Mirror Edmond's Reflection Mirror

I've always thought I was a poor sweatshop-free consumer, buying mostly cheap brands that aren't big enough to use child labor anyways. I also thought I was totally environmental friendly, that materials used to make my clothes couldn't possibly pollute the environment the same way as cars do. However, I found I was dead wrong after this project!

I soon realized that one of the reasons why those brands were cheap was that they DID use child labor. It is hard to imagine a child younger than my sister working on a cotton farm for longer than my dad's shift, and to think that I support his/her misery by buying the brands I buy is quite depressing.
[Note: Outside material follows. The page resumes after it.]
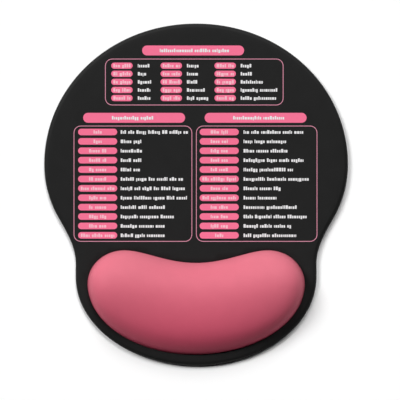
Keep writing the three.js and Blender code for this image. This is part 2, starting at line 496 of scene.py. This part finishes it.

As a consumer in the First World, I am at least among the top 10% of the wealthiest people on the planet, exploiting the other 90% for my lifestyle. The stories of the aristocrats and the peasants during the French Revolution suddenly became extremely relevant to my life as countless parallels of my relationship with cotton farmers to the relationship between French aristocrats and French peasants stood out. It is unbelievable that I actually take part in the causes of Africans suffering on TV.

I already knew that I have contributed to the destruction of the environment even before being driven home for the first time from the hospital in a taxi, but my indirect impacts on the environment is more subtle and not as evident to me. Countless liters of oil and polluting chemicals were consumed just to make the material I am wearing, stitch it into a shirt, and transport it halfway across the globe to my local retail store. Apart from clothing, the very chair I am sitting upon, the foods I ate for supper last night, and the computer I used to painstakingly produce this project all endured through a similar process of polluting our precious earth.

Speaking of producing the project, the task of doing this project also allowed me to experience a small taste of what the child laborers go through everyday without end ever since they could remember. I had spent almost two weeks, working for at the very least seven hours a day (no exaggeration), staying up until 1 a.m. for this project. On one particular Saturday I even worked a total of twenty-four hours with only lunch and dinner breaks in between. This allowed me to feel what it feels like to work long hours like the laborers. However, I'm still missing the vitally tiring part, the laboring part. I often was exhausted after hours of work, but I was only typing on a computer or doing research, not laboring for a boss who would constantly abuse me and shout at me to work quicker, nor having meals lacking in nutrients at the end of the day.

This project allowed me to become more aware of my global impact as a consumer, realizing my impact on the environment and other people in the world. Surely my self-image of sweat-shop freeness and environmentally friendliness is now forever gone.